Reintroducing the national currency would require essentially all contracts – including those governing wages, bank deposits, bonds, mortgages, taxes, and most everything else – to be redenominated in the domestic currency. The legislature could pass a law requiring banks, firms, households and governments to redenominate their contracts in this manner. But in a democracy this decision would have to be preceded by very extensive discussion.

While I’m writing, other useful cleverness: if you want to understand the Fed’s actions of the last two years, read this by James Hamilton.  You will need a colour monitor.

And on efficient market hypothesis: I see this post about the Invincible Markets Hypothesis as dealing with Sumner’s EMH views, which are all about how difficult it is to beat the market.  Sure. It’s also difficult to predict how a drunken donkey will cross a motorway.  That doesn’t mean the donkey is a good guide to how to allocate cash.


8 thoughts on “Some very clever ideas, mostly from Americans

  1. Giles,

    I just discovered this gigantically clever person (probably an American too)

    you might like ’em too.

    I know I’ve posted this link before, but, on subject of Robin Hood (wrong thread) the argument I find most interesting is this one. This perhaps relates mo to the FT arguments in t’other thread.

    here’s some off the scale cleverness (and look at the date)

    1. I will definitely have to take that angle into account. As an ex market chappie, I have to be realistic about the way they work. I saw the dotcom nuttiness afterall

  2. Barry’s objections are no more insuperable than many things that have been overcome in the past. If the alternative to reneging on debts to foreign banks is ten years or more of no growth, then the objections look pretty minor to me, particularly from a Greek perspective. Those countries that quit the gold standard quickly in the interwar era did best. The sooner Greece quits the Euro, the better it will be for Greece. The Euro is only suited to countries whose inflationary expectations are similar to Germany, or whose labour markets are extremely flexible. I suggest Benelux, Denmark, Austria, Switzerland and perhaps France, the UK and Sweden are the only plausible candidate countries.

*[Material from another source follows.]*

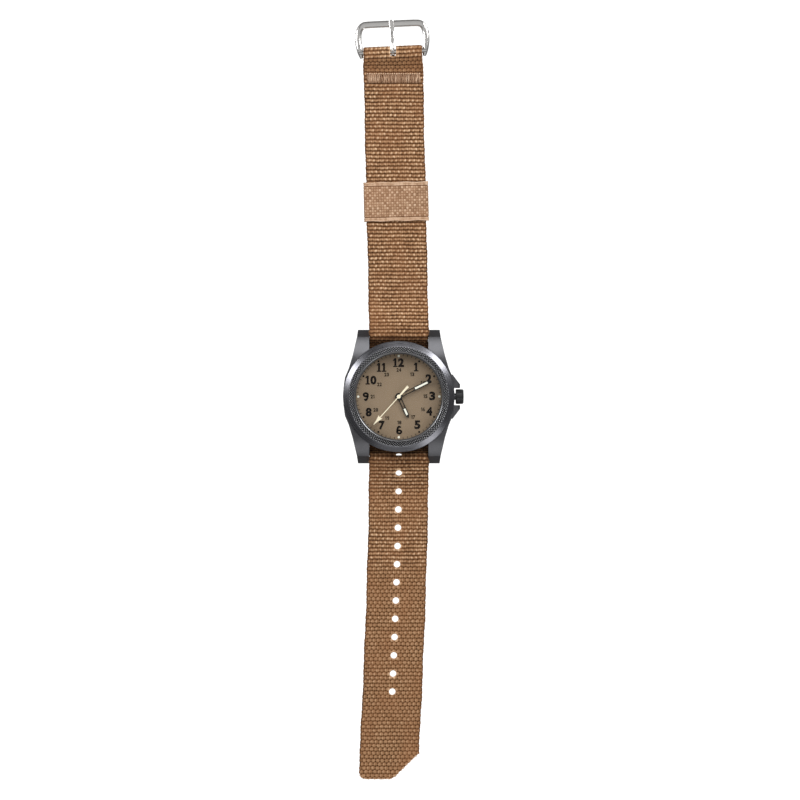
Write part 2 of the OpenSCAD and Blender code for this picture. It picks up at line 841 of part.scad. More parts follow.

  3. M aking the “escudo” valid for all internal payments EXCEPT TAX PAYMENTS is simply government passing a law saying that everybody else will accept the “money” they print but they won’t. I do not se that inspiring confidence. Perhpas they could raise taxes 20% & say that this portion could be paid in escudos. Perhaps they could just cut government parasitism by 20% & avoid the whole rigmarole.

  4. I don’t think Greece should leave the euro, devalue. But I’m not convinced people really protest against devaluation – the UK has suffered an enormous devaluation and hardly anyone is complaining about their loss of purchasing power – most of the right (think Tim Worstall or AEP) think it’s brilliant.

    I have a question for you on that. If a country devalued by 50% (say) then it seems clear living standards are reduced – this is certainly true when one goes abroad. But how does that show up in GDP or is GDP the wrong measure? I don’t mean the knock-on effects on GDP growth, just simply in GDP itself. In short, does 2% gdp growth in real sterling terms when the pound has been steady mean different things from 2% gdp growth when the pound has collapsed by 50% or should that already be captured in the GDP numbers?

  5. Blimey, good question. I started penning an answer then got confused. SOrry, I need to do a meeting. Maybe later.

    I think GDP in PPP terms might be the most useful tool at this juncture.

  6. I think looking at PPP would suggest (as they move slowly with relative inflation rates) that it makes no difference.

    But I suppose to try and simplify my question – if two countries have the same GDP per capita and then both grow at 0% over the year (in nominal terms, but inflation is zero in both countries too), but one’s currency devalues by 50% against the other, are people in the devalued country any worse off than in the revalued country?

    It seems that they must be but i can’t quite explain why. I assume that (let’s call them UK and France) that in the UK our import bill of (say) £500bn now buys 50% less than it did, but is that right? And shouldn’t this show up in some measure of per capita welfare?